Ya no creo en nada. 
Ni en diablos ni promesas, 
ni en ciudades encantadas. 
Dejé de creer en Dios, 
en verdades, en pasión. 
En caminos imborrables
o demonios indomables,
en máscaras impasibles
o en "nunca existirá un adiós".

Hace ya cientos de años
que no creo en el fulgor, 
en la luz insostenible
que nos cura con calor.
Ni en cicatrices sanadas
ni locuras sin alcohol,
ni en hijos de la gran puta,
ni en ser todo corazón.

Olvidé al supuesto ángel
que me cura con amor,
y las mil noches despiertos
que prometimos los dos.
No recuerdo lo perenne,
lo longevo, las historias
que me contabas de niños 
basándote en tus memorias.

Ya se fueron las personas,
las sonrisas y el creer,
ahora soy anciano e inútil,
hazme desaparecer.

Los monstruos

      Hace mucho tiempo aún esperaba algo de Dios. Poemas y milagros y luces y ángeles. Pero ya llevo corriendo varios años, y a ambos lados de la carretera solo logro vislumbrar postes eléctricos, señales de tráfico y vacas pastando. He probado a pellizcarme el brazo para comprobar si aún estaba despierto. Duele, pero poco. Y ojalá pudiera olvidar en lo que yo me convertí y en lo que tú te convertiste, pero vale la pena conservar esos recuerdos, aunque sea solo para no olvidar lo que juntos llegamos a ser. Gigantes como estrellas y eternos como el universo. Querría explicarte qué es lo que pasó, pero en mi memoria solo hay sal y esquirlas y me rasgan como si me estuvieran desollando. Si pudiera llevarte lejos de aquí, a otro país o a otro mundo, no me lo pensaría ni un instante, en parte para protegerte del horror, en parte para protegerte de mí. No pediría ni permiso ni perdón.

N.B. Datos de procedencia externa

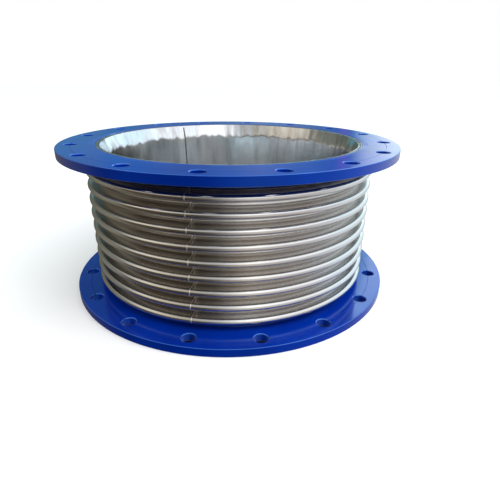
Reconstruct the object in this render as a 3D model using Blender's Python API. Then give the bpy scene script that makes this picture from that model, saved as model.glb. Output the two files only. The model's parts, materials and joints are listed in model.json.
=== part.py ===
"""Flanged metal bellows expansion joint, DN 450, standing on its lower flange.

The origin is the centre of the bottom face and +Z runs along the flow axis. The bellows is a
stack of turned rings. A crest ring and a root ring meet half way up each side wall, with a small
radial gap, so that each convolution can close, open and lean.
"""

import math

import bmesh
import bpy

# Flanges: DN 450 drilling, 16 bolts on a 550 mm circle
FLANGE_OUTER_RADIUS = 0.2975
FLANGE_THICKNESS = 0.014
FLANGE_BORE_RADIUS = 0.2325
FLANGE_EDGE_CHAMFER = 0.001
BOLT_CIRCLE_RADIUS = 0.275
BOLT_HOLE_RADIUS = 0.011
BOLT_HOLE_COUNT = 16
TOP_FIRST_HOLE = math.radians(-98.4)
BOTTOM_FIRST_HOLE = math.radians(-103.7)
OVERALL_LENGTH = 0.262
WELD_GROOVE = 0.004

# Bellows
CREST_RADIUS = 0.2567
ROOT_RADIUS = 0.2320
WALL = 0.0012
PITCH = 0.0240
CREST_COUNT = 9
FIRST_CREST_HEIGHT = 0.0295
CREST_ARC = 0.0056
ROOT_ARC = PITCH / 2 - CREST_ARC
CUFF_SETBACK = 0.0010

# Flow liner, welded at the top flange only: a flared mouth and a long taper below it
LINER_TOP_RADIUS = 0.2305
LINER_THROAT_RADIUS = 0.2234
LINER_THROAT_HEIGHT = 0.2380
LINER_BOTTOM_RADIUS = 0.2110
LINER_BOTTOM_HEIGHT = 0.0440
LINER_WALL = 0.0015
LINER_SEAM_AZIMUTH = math.radians(118.125)
LINER_SEAM_WIDTH = 0.0045
LINER_SEAM_THICKNESS = 0.0008

BACK_WELD_LEG = 0.0030
GAP = 0.0003
RING_STEPS = 32
FLANGE_STEPS = 64
HOLE_STEPS = 12

TOP_FACE = OVERALL_LENGTH
TOP_FLANGE_BACK = TOP_FACE - FLANGE_THICKNESS
MID_WALL_RADIUS = (CREST_RADIUS - CREST_ARC + ROOT_RADIUS + ROOT_ARC) / 2


def clear_scene():
    for old in list(bpy.data.objects):
        bpy.data.objects.remove(old, do_unlink=True)


def surface(name, colour, metallic, roughness):
    made = bpy.data.materials.new(name)
    made.use_nodes = True
    shader = made.node_tree.nodes["Principled BSDF"]
    shader.inputs["Base Color"].default_value = (*colour, 1.0)
    shader.inputs["Metallic"].default_value = metallic
    shader.inputs["Roughness"].default_value = roughness
    return made


def blue_enamel(name):
    return surface(name, (0.004, 0.045, 0.36), 0.0, 0.22)


def bright_steel(name):
    return surface(name, (0.60, 0.58, 0.55), 1.0, 0.25)


def polished_steel(name):
    return surface(name, (0.70, 0.69, 0.67), 1.0, 0.12)


def weld_metal(name):
    return surface(name, (0.42, 0.40, 0.38), 1.0, 0.45)


def place(name, bm, material, height=0.0):
    """Link the mesh as an object whose origin is on the flow axis at this height."""
    bmesh.ops.translate(bm, verts=bm.verts, vec=(0.0, 0.0, -height))
    bmesh.ops.recalc_face_normals(bm, faces=bm.faces)
    mesh = bpy.data.meshes.new(name)
    bm.to_mesh(mesh)
    bm.free()
    mesh.materials.append(material)
    mesh.shade_smooth()
    mesh.set_sharp_from_angle(angle=math.radians(35))
    made = bpy.data.objects.new(name, mesh)
    made.location = (0.0, 0.0, height)
    bpy.context.scene.collection.objects.link(made)
    return made


def turned(name, profile, material, height=0.0, steps=RING_STEPS):
    """Spin a closed (radius, height) outline about the flow axis."""
    bm = bmesh.new()
    corners = [bm.verts.new((radius, 0.0, z)) for radius, z in profile]
    edges = [
        bm.edges.new((corners[i], corners[(i + 1) % len(corners)]))
        for i in range(len(corners))
    ]
    bmesh.ops.spin(
        bm,
        geom=corners + edges,
        cent=(0.0, 0.0, 0.0),
        axis=(0.0, 0.0, 1.0),
        angle=math.tau,
        steps=steps,
        use_merge=True,
    )
    bmesh.ops.remove_doubles(bm, verts=bm.verts, dist=1e-6)
    return place(name, bm, material, height)


def drill(flange, first_hole, low, high):
    """Cut the bolt holes with one mesh of straight cutters, longer than the plate."""
    bm = bmesh.new()
    for index in range(BOLT_HOLE_COUNT):
        angle = first_hole + index * math.tau / BOLT_HOLE_COUNT
        rod = bmesh.ops.create_cone(
            bm,
            cap_ends=True,
            segments=HOLE_STEPS,
            radius1=BOLT_HOLE_RADIUS,
            radius2=BOLT_HOLE_RADIUS,
            depth=high - low,
        )
        bmesh.ops.translate(
            bm,
            verts=rod["verts"],
            vec=(
                BOLT_CIRCLE_RADIUS * math.cos(angle),
                BOLT_CIRCLE_RADIUS * math.sin(angle),
                (low + high) / 2,
            ),
        )
    cutter = place(flange.name + "_drill", bm, flange.data.materials[0])
    cutter.hide_render = True
    cutter.display_type = "WIRE"
    cut = flange.modifiers.new("bolt holes", "BOOLEAN")
    cut.operation = "DIFFERENCE"
    cut.solver = "EXACT"
    cut.object = cutter
    return cutter


def mirrored(profile, mid_height):
    return [(radius, 2 * mid_height - z) for radius, z in profile]


def flange_profile():
    """The lower flange: its outer face is at z = 0, with the groove for the face weld."""
    outer, bore = FLANGE_OUTER_RADIUS, FLANGE_BORE_RADIUS
    chamfer, thick = FLANGE_EDGE_CHAMFER, FLANGE_THICKNESS
    return [
        (bore + WELD_GROOVE, 0.0),
        (outer - chamfer, 0.0),
        (outer, chamfer),
        (outer, thick - chamfer),
        (outer - chamfer, thick),
        (bore, thick),
        (bore, WELD_GROOVE),
    ]


def face_weld_profile():
    """A triangle that fills the groove between the flange face and the cuff."""
    inside = ROOT_RADIUS + GAP
    toe = FLANGE_BORE_RADIUS + WELD_GROOVE - GAP - GAP * math.sqrt(2)
    depth = WELD_GROOVE + (FLANGE_BORE_RADIUS - inside) - GAP * math.sqrt(2) - 0.0001
    return [(inside, GAP), (toe, GAP), (inside, depth)]


def back_weld_profile(leg):
    """A fillet between the back of the flange and the outside of the cuff."""
    inside, base = ROOT_RADIUS + GAP, FLANGE_THICKNESS + GAP
    return [(inside, base), (inside + leg, base), (inside, base + leg)]


def crest_profile(mid):
    """One crest, from side wall to side wall. The outer skin comes first."""
    edge = MID_WALL_RADIUS + GAP / 2
    centre = CREST_RADIUS - CREST_ARC
    inner = CREST_ARC - WALL
    outline = [(edge, mid - CREST_ARC)]
    for degrees in (-60, 0, 60):
        angle = math.radians(degrees)
        outline.append(
            (centre + CREST_ARC * math.cos(angle), mid + CREST_ARC * math.sin(angle))
        )
    outline.append((edge, mid + CREST_ARC))
    outline.append((edge, mid + inner))
    for degrees in (45, -45):
        angle = math.radians(degrees)
        outline.append(
            (centre + inner * math.cos(angle), mid + inner * math.sin(angle))
        )
    outline.append((edge, mid - inner))
    return outline


def root_half_profile(mid, sign):
    """Half of a root, from its mid plane to the side wall. The sign is +1 for the upper half."""
    edge = MID_WALL_RADIUS - GAP / 2
    centre = ROOT_RADIUS + ROOT_ARC
    outer = ROOT_ARC + WALL
    lean = math.radians(60)
    return [
        (ROOT_RADIUS, mid),
        (centre - ROOT_ARC * math.cos(lean), mid + sign * ROOT_ARC * math.sin(lean)),
        (edge, mid + sign * ROOT_ARC),
        (edge, mid + sign * outer),
        (centre - outer * math.cos(lean), mid + sign * outer * math.sin(lean)),
        (ROOT_RADIUS - WALL, mid),
    ]


def root_profile(mid):
    """A whole root: the two halves joined at the mid plane."""
    upper = root_half_profile(mid, 1)
    lower = root_half_profile(mid, -1)
    return upper + lower[1:-1][::-1]


def cuff_profile(mid):
    """The lower cuff: the straight tube through the flange, up to the middle of the first root."""
    inside, end = ROOT_RADIUS - WALL, mid - GAP
    return [
        (ROOT_RADIUS, CUFF_SETBACK),
        (ROOT_RADIUS, end),
        (inside, end),
        (inside, CUFF_SETBACK),
    ]


def liner_corners():
    """The liner's outer skin from its mouth down."""
    return [
        (LINER_TOP_RADIUS, TOP_FACE - CUFF_SETBACK),
        (LINER_THROAT_RADIUS, LINER_THROAT_HEIGHT),
        (LINER_BOTTOM_RADIUS, LINER_BOTTOM_HEIGHT),
    ]


def liner_profile():
    outer = liner_corners()
    inner = [(radius - LINER_WALL, z) for radius, z in outer]
    return outer + inner[::-1]


def liner_radius(height):
    """The radius of the liner's outer skin at this height."""
    top, throat, low = liner_corners()
    above, below = (top, throat) if height > throat[1] else (throat, low)
    part = (above[1] - height) / (above[1] - below[1])
    return above[0] + part * (below[0] - above[0])


def liner_seam(name, material):
    """A flat bead down the inside of the liner, bent at its throat."""
    flat = math.cos(math.pi / RING_STEPS)
    half = LINER_SEAM_WIDTH / 2
    thin = LINER_SEAM_THICKNESS
    bm = bmesh.new()
    rings = []
    for z in (TOP_FACE - 0.004, LINER_THROAT_HEIGHT, LINER_BOTTOM_HEIGHT + 0.002):
        radius = (liner_radius(z) - LINER_WALL - GAP) * flat - GAP
        corners = [
            (radius, -half, z),
            (radius, half, z),
            (radius - thin, half * 0.6, z),
            (radius - thin, -half * 0.6, z),
        ]
        rings.append([bm.verts.new(corner) for corner in corners])
    bm.faces.new(rings[0])
    bm.faces.new(rings[-1][::-1])
    for upper, lower in zip(rings, rings[1:]):
        for i in range(4):
            j = (i + 1) % 4
            bm.faces.new((upper[i], lower[i], lower[j], upper[j]))
    made = place(name, bm, material)
    made.rotation_euler = (0.0, 0.0, LINER_SEAM_AZIMUTH)
    return made


def crest_height(index):
    return FIRST_CREST_HEIGHT + (index - 1) * PITCH


def hinge_height(index):
    """The middle of the side wall above this crest, where the stack bends."""
    return crest_height(index) + CREST_ARC - WALL / 2


def root_height(index):
    return crest_height(index) + PITCH / 2


def hang_on_pivot(pieces):
    """Parent the upper end's pieces to an empty on the uppermost hinge."""
    pivot = bpy.data.objects.new("top_end_pivot", None)
    pivot.empty_display_size = 0.05
    pivot.location = (0.0, 0.0, hinge_height(CREST_COUNT))
    bpy.context.scene.collection.objects.link(pivot)
    for piece in pieces:
        piece.parent = pivot
        piece.location.z -= pivot.location.z


def build_lower_end():
    bottom = turned(
        "bottom_flange", flange_profile(), blue_enamel("bottom flange enamel"), 0.0, FLANGE_STEPS
    )
    drill(bottom, BOTTOM_FIRST_HOLE, -0.01, FLANGE_THICKNESS + 0.01)
    turned("lower_face_weld", face_weld_profile(), weld_metal("lower face weld metal"))
    turned("lower_back_weld", back_weld_profile(BACK_WELD_LEG), weld_metal("lower back weld metal"))
    root = root_height(0)
    turned("bellows_lower_cuff", cuff_profile(root), bright_steel("lower cuff steel"))
    turned("bellows_lower_root", root_half_profile(root, 1), bright_steel("lower root steel"))


def build_upper_end():
    """The same end turned over, with the liner."""
    middle = OVERALL_LENGTH / 2
    top = turned(
        "top_flange",
        mirrored(flange_profile(), middle),
        blue_enamel("top flange enamel"),
        0.0,
        FLANGE_STEPS,
    )
    holes = drill(top, TOP_FIRST_HOLE, TOP_FLANGE_BACK - 0.01, TOP_FACE + 0.01)
    face_weld = turned(
        "upper_face_weld",
        mirrored(face_weld_profile(), middle),
        weld_metal("upper face weld metal"),
    )
    back_weld = turned(
        "upper_back_weld",
        mirrored(back_weld_profile(BACK_WELD_LEG), middle),
        weld_metal("upper back weld metal"),
    )
    root_height_from_top = OVERALL_LENGTH - root_height(CREST_COUNT)
    cuff = turned(
        "bellows_upper_cuff",
        mirrored(cuff_profile(root_height_from_top), middle),
        bright_steel("upper cuff steel"),
    )
    root = turned(
        "bellows_upper_root",
        root_half_profile(root_height(CREST_COUNT), -1),
        bright_steel("upper root steel"),
    )
    liner = turned("inner_sleeve", liner_profile(), polished_steel("liner steel"))
    seam = liner_seam("sleeve_seam_weld", weld_metal("liner seam metal"))
    hang_on_pivot((top, holes, face_weld, back_weld, cuff, root, liner, seam))


def build_rings():
    for index in range(1, CREST_COUNT + 1):
        mid = crest_height(index)
        turned(
            f"bellows_crest_{index}",
            crest_profile(mid),
            bright_steel(f"crest {index} steel"),
            mid,
        )
    for index in range(1, CREST_COUNT):
        turned(
            f"bellows_root_{index}",
            root_profile(root_height(index)),
            bright_steel(f"root {index} steel"),
            hinge_height(index),
        )


clear_scene()
build_lower_end()
build_rings()
build_upper_end()
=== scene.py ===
"""Looks for the flanged metal bellows expansion joint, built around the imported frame."""

import json
import math

import bmesh
import bpy
from mathutils import Matrix, Vector

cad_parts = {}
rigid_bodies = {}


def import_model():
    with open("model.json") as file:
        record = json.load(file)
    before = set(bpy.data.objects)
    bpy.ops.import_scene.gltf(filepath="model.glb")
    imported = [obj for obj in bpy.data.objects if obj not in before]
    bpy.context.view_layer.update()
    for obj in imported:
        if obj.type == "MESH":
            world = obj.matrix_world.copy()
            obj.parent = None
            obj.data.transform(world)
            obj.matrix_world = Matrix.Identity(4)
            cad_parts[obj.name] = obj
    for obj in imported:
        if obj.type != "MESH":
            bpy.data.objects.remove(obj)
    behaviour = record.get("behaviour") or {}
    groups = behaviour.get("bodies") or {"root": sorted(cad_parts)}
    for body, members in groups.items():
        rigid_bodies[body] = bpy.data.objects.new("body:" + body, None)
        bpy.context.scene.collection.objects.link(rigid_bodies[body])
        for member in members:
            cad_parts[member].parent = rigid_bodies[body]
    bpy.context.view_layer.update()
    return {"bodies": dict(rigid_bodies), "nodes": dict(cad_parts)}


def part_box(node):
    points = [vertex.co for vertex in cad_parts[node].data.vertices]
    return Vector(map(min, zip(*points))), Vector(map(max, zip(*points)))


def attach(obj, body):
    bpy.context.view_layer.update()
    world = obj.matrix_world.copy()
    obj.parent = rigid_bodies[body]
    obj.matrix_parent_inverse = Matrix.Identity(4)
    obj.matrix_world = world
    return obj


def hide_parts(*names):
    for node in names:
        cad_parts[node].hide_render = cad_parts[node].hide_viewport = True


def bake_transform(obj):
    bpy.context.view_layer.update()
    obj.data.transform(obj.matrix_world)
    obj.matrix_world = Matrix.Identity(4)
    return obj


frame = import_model()
NODES = frame["nodes"]


def radii(node):
    """Smallest and largest distance of a node's vertices from the flow axis."""
    found = [math.hypot(v.co.x, v.co.y) for v in NODES[node].data.vertices]
    return min(found), max(found)


def mid_height(node):
    """Height of the middle of a node's box."""
    low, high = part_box(node)
    return (low.z + high.z) / 2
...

      Pero me conformo con que estés en el jardín de tu casa, leyendo. Allí las sombras no pueden entrar y los fantasmas se transforman en polvo. Es en tu jardín donde no te acuerdas de mí, donde nada te duele y sanan las profundas cicatrices que sobrevivieron al fulgor. A veces me cuelo en tu jardín, descalzo y silencioso, con la única intención de observarte dormir, y tranquilizar durante unos instantes mi terrible, terrible culpa. Pero los monstruos me siguen y, tarde o temprano, encontrarán la entrada, y arañarán la madera hasta desconchar la pintura y golpearán los muros hasta quebrarlos. ¿No lo ves? Estoy tan roto que mis fragmentos puntiagudos aún persiguen y hieren la carne. Así que vete. Huye de tu jardín, tu último bastión, porque los monstruos irán allá donde yo vaya. Y yo lucho contra el capricho de contemplarte, pero soy demasiado débil. Vete de aquí, por favor, o acabarás muriendo.